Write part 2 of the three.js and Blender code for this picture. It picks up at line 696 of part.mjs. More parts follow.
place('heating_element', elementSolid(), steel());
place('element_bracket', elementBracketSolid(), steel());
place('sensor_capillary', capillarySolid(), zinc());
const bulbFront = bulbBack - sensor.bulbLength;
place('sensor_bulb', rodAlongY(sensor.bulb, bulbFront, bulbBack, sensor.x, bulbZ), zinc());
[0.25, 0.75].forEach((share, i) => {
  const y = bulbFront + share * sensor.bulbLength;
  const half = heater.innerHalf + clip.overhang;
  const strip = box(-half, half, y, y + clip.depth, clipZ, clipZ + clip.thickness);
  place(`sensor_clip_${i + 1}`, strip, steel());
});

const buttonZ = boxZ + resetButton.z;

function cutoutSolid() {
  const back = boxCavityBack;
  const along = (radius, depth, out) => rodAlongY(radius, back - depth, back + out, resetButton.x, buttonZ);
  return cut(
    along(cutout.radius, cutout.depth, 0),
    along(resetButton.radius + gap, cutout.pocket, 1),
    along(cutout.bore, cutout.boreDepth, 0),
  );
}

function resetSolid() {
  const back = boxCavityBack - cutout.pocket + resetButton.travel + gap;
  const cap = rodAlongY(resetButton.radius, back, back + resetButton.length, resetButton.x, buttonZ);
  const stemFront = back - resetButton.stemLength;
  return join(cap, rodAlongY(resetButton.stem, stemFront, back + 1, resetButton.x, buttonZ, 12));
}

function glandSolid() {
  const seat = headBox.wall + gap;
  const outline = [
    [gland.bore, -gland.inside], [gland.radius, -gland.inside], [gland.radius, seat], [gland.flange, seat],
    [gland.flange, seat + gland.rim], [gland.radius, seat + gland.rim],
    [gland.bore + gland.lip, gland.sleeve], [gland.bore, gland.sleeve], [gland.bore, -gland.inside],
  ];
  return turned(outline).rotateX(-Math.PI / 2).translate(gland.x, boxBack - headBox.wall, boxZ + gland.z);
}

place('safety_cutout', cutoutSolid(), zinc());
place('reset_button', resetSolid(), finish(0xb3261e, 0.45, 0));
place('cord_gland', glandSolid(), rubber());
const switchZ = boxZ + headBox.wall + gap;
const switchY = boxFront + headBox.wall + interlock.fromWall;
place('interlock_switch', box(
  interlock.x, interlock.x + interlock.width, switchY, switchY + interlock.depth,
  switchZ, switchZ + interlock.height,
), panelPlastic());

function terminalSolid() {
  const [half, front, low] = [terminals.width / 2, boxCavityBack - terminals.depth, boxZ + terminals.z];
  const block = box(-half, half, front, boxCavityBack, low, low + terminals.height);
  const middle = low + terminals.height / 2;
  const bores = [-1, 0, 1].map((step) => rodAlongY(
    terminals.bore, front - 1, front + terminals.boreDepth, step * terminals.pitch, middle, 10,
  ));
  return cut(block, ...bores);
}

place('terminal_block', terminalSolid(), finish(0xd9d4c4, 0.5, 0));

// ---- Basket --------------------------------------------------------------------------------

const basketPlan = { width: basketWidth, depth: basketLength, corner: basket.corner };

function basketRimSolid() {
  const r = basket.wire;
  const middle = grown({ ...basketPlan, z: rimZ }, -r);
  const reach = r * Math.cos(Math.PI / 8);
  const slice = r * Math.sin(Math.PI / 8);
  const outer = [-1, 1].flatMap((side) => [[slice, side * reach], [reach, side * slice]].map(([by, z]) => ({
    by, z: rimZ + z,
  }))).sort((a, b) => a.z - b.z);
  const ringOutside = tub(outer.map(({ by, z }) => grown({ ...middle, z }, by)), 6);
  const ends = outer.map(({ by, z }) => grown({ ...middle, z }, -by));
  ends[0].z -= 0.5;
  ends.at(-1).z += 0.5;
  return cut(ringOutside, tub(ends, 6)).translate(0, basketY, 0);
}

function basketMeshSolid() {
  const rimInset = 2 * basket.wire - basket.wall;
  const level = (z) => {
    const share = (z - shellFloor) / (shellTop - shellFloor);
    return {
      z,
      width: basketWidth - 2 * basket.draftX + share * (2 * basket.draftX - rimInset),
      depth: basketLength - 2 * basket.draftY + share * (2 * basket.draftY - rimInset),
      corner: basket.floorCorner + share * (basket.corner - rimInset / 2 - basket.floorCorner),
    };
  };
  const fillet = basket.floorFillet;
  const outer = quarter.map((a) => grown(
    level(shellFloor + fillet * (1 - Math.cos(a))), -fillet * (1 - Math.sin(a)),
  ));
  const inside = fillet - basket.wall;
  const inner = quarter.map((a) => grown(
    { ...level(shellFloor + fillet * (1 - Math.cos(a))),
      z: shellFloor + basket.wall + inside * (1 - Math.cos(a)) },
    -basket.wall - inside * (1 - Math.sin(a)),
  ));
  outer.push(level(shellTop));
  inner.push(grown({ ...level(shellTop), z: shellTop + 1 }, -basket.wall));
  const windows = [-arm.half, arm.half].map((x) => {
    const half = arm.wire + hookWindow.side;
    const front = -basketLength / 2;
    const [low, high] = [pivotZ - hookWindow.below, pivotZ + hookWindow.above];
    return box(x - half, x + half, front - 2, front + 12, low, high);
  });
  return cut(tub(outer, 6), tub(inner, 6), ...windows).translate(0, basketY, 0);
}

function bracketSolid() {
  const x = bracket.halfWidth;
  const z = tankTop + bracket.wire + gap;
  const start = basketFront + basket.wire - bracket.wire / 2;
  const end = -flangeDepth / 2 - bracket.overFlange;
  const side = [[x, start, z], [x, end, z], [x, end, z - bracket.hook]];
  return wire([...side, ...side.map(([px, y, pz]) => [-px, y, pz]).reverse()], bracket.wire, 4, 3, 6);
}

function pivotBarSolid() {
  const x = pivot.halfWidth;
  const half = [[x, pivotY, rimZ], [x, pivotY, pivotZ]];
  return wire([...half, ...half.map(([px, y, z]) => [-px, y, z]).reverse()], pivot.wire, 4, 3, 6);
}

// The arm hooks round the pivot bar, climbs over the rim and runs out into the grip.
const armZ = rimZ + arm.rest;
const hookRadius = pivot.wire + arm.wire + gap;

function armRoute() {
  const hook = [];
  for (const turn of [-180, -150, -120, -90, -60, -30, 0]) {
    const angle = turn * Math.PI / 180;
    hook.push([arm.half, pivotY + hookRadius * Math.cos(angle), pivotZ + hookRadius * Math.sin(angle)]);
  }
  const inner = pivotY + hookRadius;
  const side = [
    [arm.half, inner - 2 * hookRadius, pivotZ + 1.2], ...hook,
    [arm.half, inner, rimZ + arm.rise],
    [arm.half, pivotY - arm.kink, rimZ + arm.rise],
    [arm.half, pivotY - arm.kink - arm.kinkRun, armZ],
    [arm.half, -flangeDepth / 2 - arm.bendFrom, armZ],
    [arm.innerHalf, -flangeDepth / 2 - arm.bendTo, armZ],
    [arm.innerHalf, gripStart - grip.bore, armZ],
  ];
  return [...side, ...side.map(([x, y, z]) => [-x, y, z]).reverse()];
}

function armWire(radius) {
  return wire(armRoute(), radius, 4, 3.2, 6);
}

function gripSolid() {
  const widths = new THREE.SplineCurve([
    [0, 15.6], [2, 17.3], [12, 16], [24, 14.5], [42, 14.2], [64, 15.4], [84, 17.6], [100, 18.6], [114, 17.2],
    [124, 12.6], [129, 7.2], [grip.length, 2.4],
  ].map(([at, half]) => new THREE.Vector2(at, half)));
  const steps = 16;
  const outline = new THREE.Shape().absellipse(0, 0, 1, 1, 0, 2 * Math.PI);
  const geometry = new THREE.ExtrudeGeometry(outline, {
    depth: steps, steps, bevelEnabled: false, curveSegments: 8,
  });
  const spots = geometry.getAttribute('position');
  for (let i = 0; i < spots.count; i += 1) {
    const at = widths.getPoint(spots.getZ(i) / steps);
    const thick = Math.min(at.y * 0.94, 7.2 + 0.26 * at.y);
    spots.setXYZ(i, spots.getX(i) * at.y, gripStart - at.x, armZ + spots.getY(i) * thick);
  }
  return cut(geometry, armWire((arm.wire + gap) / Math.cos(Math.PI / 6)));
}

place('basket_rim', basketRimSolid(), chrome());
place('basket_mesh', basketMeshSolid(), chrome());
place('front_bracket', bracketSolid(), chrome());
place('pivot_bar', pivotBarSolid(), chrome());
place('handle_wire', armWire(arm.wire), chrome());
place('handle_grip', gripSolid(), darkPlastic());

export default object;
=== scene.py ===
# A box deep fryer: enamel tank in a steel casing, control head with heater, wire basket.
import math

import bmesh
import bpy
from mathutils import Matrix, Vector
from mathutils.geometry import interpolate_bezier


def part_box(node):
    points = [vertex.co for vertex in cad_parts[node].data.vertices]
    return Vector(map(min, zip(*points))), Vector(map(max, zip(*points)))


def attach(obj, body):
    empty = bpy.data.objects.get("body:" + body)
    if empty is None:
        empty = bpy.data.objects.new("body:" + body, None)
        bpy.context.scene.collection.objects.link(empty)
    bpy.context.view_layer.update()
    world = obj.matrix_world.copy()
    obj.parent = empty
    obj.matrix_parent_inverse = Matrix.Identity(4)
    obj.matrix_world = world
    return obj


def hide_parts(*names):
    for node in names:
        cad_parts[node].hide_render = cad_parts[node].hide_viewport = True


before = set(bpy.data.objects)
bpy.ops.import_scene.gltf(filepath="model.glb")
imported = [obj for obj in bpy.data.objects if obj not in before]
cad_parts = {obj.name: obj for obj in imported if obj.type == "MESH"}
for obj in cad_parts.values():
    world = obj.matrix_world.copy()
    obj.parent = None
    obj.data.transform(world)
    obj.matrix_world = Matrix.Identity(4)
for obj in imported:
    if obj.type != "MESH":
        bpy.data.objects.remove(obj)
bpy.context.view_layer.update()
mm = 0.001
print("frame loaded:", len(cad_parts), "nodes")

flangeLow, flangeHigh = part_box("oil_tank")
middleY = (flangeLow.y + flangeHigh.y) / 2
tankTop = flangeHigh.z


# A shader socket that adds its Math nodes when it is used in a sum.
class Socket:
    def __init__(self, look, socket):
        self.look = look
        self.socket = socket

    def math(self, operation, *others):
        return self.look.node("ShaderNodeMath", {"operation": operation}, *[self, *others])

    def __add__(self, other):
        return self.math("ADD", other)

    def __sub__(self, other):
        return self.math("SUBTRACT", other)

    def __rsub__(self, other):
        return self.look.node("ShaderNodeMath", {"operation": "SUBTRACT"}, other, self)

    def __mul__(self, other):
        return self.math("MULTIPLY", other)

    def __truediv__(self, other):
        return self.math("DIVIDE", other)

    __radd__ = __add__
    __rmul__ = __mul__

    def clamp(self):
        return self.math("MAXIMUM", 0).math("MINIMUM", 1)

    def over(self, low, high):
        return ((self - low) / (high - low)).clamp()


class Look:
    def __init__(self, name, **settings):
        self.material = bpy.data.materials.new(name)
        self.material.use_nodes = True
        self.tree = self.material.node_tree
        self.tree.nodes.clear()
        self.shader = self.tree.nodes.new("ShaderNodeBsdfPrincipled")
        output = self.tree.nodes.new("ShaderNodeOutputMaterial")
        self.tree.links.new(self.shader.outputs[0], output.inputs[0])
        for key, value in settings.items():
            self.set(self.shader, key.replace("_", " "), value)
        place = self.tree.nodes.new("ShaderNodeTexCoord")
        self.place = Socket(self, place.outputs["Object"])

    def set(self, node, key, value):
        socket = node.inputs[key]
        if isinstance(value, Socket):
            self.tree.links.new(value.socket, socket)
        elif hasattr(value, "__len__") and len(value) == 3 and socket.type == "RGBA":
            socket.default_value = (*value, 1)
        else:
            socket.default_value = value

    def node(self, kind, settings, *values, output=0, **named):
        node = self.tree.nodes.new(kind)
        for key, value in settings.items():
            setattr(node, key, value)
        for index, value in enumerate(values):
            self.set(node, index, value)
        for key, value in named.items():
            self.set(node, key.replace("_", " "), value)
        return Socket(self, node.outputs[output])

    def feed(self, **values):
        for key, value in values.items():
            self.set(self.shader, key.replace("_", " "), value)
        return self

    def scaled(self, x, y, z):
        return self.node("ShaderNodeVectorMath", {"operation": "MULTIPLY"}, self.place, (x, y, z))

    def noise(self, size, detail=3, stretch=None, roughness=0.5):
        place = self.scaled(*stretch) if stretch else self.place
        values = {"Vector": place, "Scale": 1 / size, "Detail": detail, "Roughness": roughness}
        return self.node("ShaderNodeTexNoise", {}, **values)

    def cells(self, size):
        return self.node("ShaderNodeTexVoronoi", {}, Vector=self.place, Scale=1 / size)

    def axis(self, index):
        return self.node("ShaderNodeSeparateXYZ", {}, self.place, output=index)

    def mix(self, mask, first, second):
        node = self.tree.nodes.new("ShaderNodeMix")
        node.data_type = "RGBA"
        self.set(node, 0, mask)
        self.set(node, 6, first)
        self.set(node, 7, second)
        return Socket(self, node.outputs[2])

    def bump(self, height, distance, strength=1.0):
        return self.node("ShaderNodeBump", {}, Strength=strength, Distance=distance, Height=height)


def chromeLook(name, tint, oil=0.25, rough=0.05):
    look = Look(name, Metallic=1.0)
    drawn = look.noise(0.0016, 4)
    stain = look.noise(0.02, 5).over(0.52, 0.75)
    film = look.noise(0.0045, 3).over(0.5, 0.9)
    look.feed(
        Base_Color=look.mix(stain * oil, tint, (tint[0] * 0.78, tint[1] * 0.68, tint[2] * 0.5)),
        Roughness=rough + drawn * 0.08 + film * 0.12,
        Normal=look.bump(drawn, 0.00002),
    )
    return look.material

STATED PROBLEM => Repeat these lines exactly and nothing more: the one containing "obj.matrix_parent_inverse = Matrix.Identity(4)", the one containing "return ((self - low)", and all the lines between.

EXERCISE ANSWER =>
    obj.matrix_parent_inverse = Matrix.Identity(4)
    obj.matrix_world = world
    return obj


def hide_parts(*names):
    for node in names:
        cad_parts[node].hide_render = cad_parts[node].hide_viewport = True


before = set(bpy.data.objects)
bpy.ops.import_scene.gltf(filepath="model.glb")
imported = [obj for obj in bpy.data.objects if obj not in before]
cad_parts = {obj.name: obj for obj in imported if obj.type == "MESH"}
for obj in cad_parts.values():
    world = obj.matrix_world.copy()
    obj.parent = None
    obj.data.transform(world)
    obj.matrix_world = Matrix.Identity(4)
for obj in imported:
    if obj.type != "MESH":
        bpy.data.objects.remove(obj)
bpy.context.view_layer.update()
mm = 0.001
print("frame loaded:", len(cad_parts), "nodes")

flangeLow, flangeHigh = part_box("oil_tank")
middleY = (flangeLow.y + flangeHigh.y) / 2
tankTop = flangeHigh.z


# A shader socket that adds its Math nodes when it is used in a sum.
class Socket:
    def __init__(self, look, socket):
        self.look = look
        self.socket = socket

    def math(self, operation, *others):
        return self.look.node("ShaderNodeMath", {"operation": operation}, *[self, *others])

    def __add__(self, other):
        return self.math("ADD", other)

    def __sub__(self, other):
        return self.math("SUBTRACT", other)

    def __rsub__(self, other):
        return self.look.node("ShaderNodeMath", {"operation": "SUBTRACT"}, other, self)

    def __mul__(self, other):
        return self.math("MULTIPLY", other)

    def __truediv__(self, other):
        return self.math("DIVIDE", other)

    __radd__ = __add__
    __rmul__ = __mul__

    def clamp(self):
        return self.math("MAXIMUM", 0).math("MINIMUM", 1)

    def over(self, low, high):
        return ((self - low) / (high - low)).clamp()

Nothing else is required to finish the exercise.